Besonders viel Freude hat uns die Nikolausaktion bereitet, die wir geplant haben. Mit gebastelten Bischofsmitren, dem Nikolauslied und einer Box voller Mangos (Mangos statt Mandarinen) gehen wir von Haus zu Haus, ich lese die Geschichte des San Nicolás vor und wir singen das klassische "Lasst uns froh und munter sein". Zwar fühlt es sich komisch an, mal in die andere Rolle zu schlüpfen, aber den Kindern (und Erziehern) bereitet diese Aktion viel Freude.
Und auch obwohl unsere Version nicht eine ganz getreue Nachbildung ist (Flipflops, keine Stiefel), freut es mich trotzdem, den Kindern diesen Teil unserer Heimat und Tradition zu zeigen.
Zurzeit ist noch ein Krippenspiel in Arbeit, das am ersten Weihnachtsfeiertag im Heim präsentiert werden soll. Dazu wird geprobt, Kostüme und Requisiten gebastelt und auch die musikalische Begleitung rausgesucht. 
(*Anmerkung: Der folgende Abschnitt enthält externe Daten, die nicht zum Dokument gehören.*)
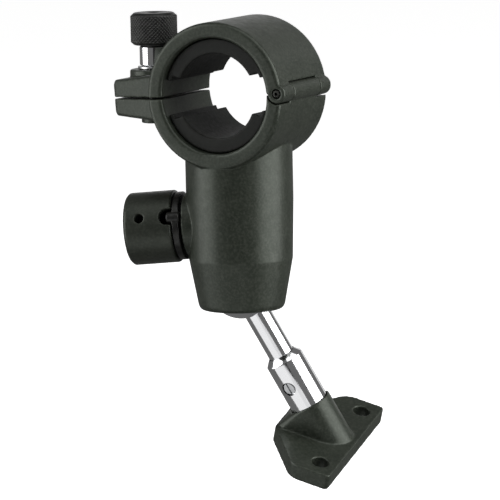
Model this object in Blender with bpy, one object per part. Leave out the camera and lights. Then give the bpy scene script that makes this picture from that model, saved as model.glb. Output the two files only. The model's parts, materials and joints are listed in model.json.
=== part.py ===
"""Umbrella swivel bracket: a hinged tube clamp over a housing that holds a lockable ball
joint, whose stem carries a small screw-on base plate.

World frame: the origin is on the clamp ring's axis, at the middle of its depth. The ring's
axis is Y, the hinge is on +X, the clamping lugs on -X, and the housing hangs down along -Z.
Sizes below are in millimetres and are scaled to metres where meshes are made.
"""
import math

import bmesh
import bpy
from mathutils import Matrix, Vector

MM = 0.001
GAP = 0.3                 # clearance between neighbouring solids

# Clamp ring
RING_R = 27.0             # outer radius
BORE_R = 21.2             # inner radius
RING_HALF = 20.0          # half of the ring's depth along Y
RING_EDGE = 0.8           # chamfer on the ring's outer and inner edges
SPLIT = 0.32              # half of the gap between cap and body
CLAMP_CLOCK = -3.3        # degrees that the clamp is turned about Y on the housing
CAP_ROUND = 48            # segments around the ring

# Hinge
HINGE_X = 25.4
KNUCKLE_R = 3.5
KNUCKLE_CLEAR = 0.45      # clearance around the knuckles
KNUCKLE_MID = 11.0        # half-length of the body's knuckle
PIN_R = 1.5
PIN_BORE_R = 0.6
PIN_HALF = 19.7

# Lugs and clamp screw
LUG_TIP_X = -47.0
LUG_ROOT_X = -24.0
LUG_TIP_HALF = 8.0        # half-width at the tip
LUG_TIP_Z = 5.8           # height at the tip
LUG_ROOT_Z = 8.6          # height at the root
SCREW_X = -34.1
SCREW_R = 3.0
TOP_BOSS_R = 9.2
TOP_BOSS_Z = 9.65
LOW_BOSS_R = 5.3
LOW_BOSS_Z = -10.5
NECK_R = 5.5
WASHER_T = 0.8
KNOB_R = 8.7
KNOB_Z = (18.7, 30.6)     # underside and top of the thumb knob
SCREW_TIP_Z = -5.6
INSERT_R = (3.6, 4.5)

# Arc pads
PAD_R = (15.6, 20.9)
PAD_STEP_R = 19.1         # radius of the step at each end
PAD_HALF = 17.6           # half of the pads' depth

# Housing
HOUSING_R = 19.8
HOUSING_LOW_R = 19.2
TAPER_Z = -61.5
FOOT_Z = -80.5
FOOT_R = 15.6
FOOT_ROUND = 2.2
CAVITY_R = 13.2
CAVITY_TOP_Z = -38.0

# Ball joint
BALL_Z = -71.7
BALL_R = 12.5
SOCKET_R = 12.8
SEAT_TOP = 15.8           # above the ball's centre
STEM_R = 4.85
STEM_TILT = 28.6          # degrees between the stem and the vertical
STEM_AZIMUTH = 36.9       # direction in which the stem leans, from +X towards +Y
SLEEVE_R = 7.25
SLEEVE_TOP = -30.1        # along the stem, from the ball's centre
SLEEVE_SHOULDER = -32.4
RIM = -51.4               # hub's rim, along the stem
HUB_DEPTH = 6.5           # how far the sleeve enters the hub
SET_SCREW = -42.0
SET_SCREW_R = 2.4
SET_SCREW_ANGLE = -94.0   # about the stem, in the plate's frame
RETAINER_TOP_Z = -75.2
RETAINER_R = 13.6
FLARE_R = 13.0            # mouth of the retainer

# Base plate, in a frame with Z along its normal, X towards its straight edge
PLATE_SPIN = -37.8        # degrees that the plate is turned about the stem
HUB_INCLINE = 41.3        # degrees between the stem and the plate's normal
HUB_R = 8.2
PLATE_TOP = -9.5          # below the centre of the hub's rim
PLATE_T = 6.1
PLATE_HOLES_X = 14.6      # from the hub's rim centre to the line of the holes
PLATE_FRONT = 6.5         # from the line of the holes to the straight edge
PLATE_BACK = 23.5         # from the line of the holes to the back edge
PLATE_HALF = 28.8
HOLE_SPACING = 42.4
HOLE_R = 3.25

# Ball lock on the housing's side, along an axis that leaves the housing at -X
LOCK_Z = -48.0
LOCK_DROOP = 4.5          # degrees below the horizontal
LOCK_TURN = 14.0          # degrees from -X towards the front
LOCK_KNOB_R = 13.4
LOCK_CUP_R = 10.9
LOCK_RIM = 23.5           # along the lock's axis
LOCK_END = 41.6
LOCK_WEB = (29.0, 32.0)      # inner and outer face of the knob's web
LOCK_SEAT = 20.6          # inner face of the spindle's flange
DOG_TIP = 25.2
LOCK_POCKET_R = 7.2
LOCK_SPINDLE_R = 4.0
CONE_ANGLE = 31.9         # half-angle of the spindle's cone tip
LOCK_BOSS_R = 12.0
FLANGE_R = 12.6
FLANGE_T = 2.5
DOG_ANGLE = 22.5          # degrees above the horizontal, on the front side
DOG_R = 2.2
DOG_OFFSET = 11.1
NOTCH_R = 3.05
NOTCH_DEPTH = 4.4
BAR_HOLE_R = 1.8
END_SCREW_DEPTH = 3.2     # from the knob's outer face to the underside of the screw's head
BAR_HOLE_S = 35.3

# Colours (linear RGB), roughness and metallic value of each finish
FINISHES = {
    "satin_black": ((0.045, 0.046, 0.040), 0.5, 0.0),
    "pad_black": ((0.030, 0.031, 0.028), 0.7, 0.0),
    "polished_steel": ((0.78, 0.79, 0.80), 0.15, 1.0),
    "plain_steel": ((0.55, 0.56, 0.57), 0.35, 1.0),
    "brass": ((0.72, 0.56, 0.25), 0.35, 1.0),
    "nylon": ((0.75, 0.74, 0.70), 0.55, 0.0),
}

CLAMP = Matrix.Rotation(math.radians(CLAMP_CLOCK), 4, "Y")
ALONG_Y = Matrix.Rotation(math.radians(90), 4, "X")
LOCK = (Matrix.Translation((0, 0, LOCK_Z * MM))
        @ Matrix.Rotation(math.radians(LOCK_TURN), 4, "Z")
        @ Matrix.Rotation(math.radians(-90 - LOCK_DROOP), 4, "Y"))
DOG_TURN = Matrix.Rotation(math.radians(DOG_ANGLE - 90), 4, "Z")
STEM = (Matrix.Translation((0, 0, BALL_Z * MM))
        @ Matrix.Rotation(math.radians(STEM_AZIMUTH), 4, "Z")
        @ Matrix.Rotation(math.radians(-STEM_TILT), 4, "Y")
        @ Matrix.Rotation(math.radians(PLATE_SPIN), 4, "Z"))
PLATE = (STEM @ Matrix.Translation((0, 0, RIM * MM))
         @ Matrix.Rotation(math.radians(HUB_INCLINE), 4, "Y"))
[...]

Die Weihnachtszeit ist hier wohl die schwierigste Phase. Ein Fest, das man mit der Familie verbringt und von so vielen Traditionen geprägt ist, findet hier im Kreise des Heims statt. Besonders jetzt kommt langsam das erste Heimweh auf. Wie wird es wohl werden, nicht daheim, sondern am anderen Ende der Welt zu feiern? Ohne Zweifel kann das Weihnachten hier niemals das von daheim darstellen, doch trotzdem hoffe ich auf eine Zeit voll Freude, Frieden und vor allem vielen großen Weihnachtsessen.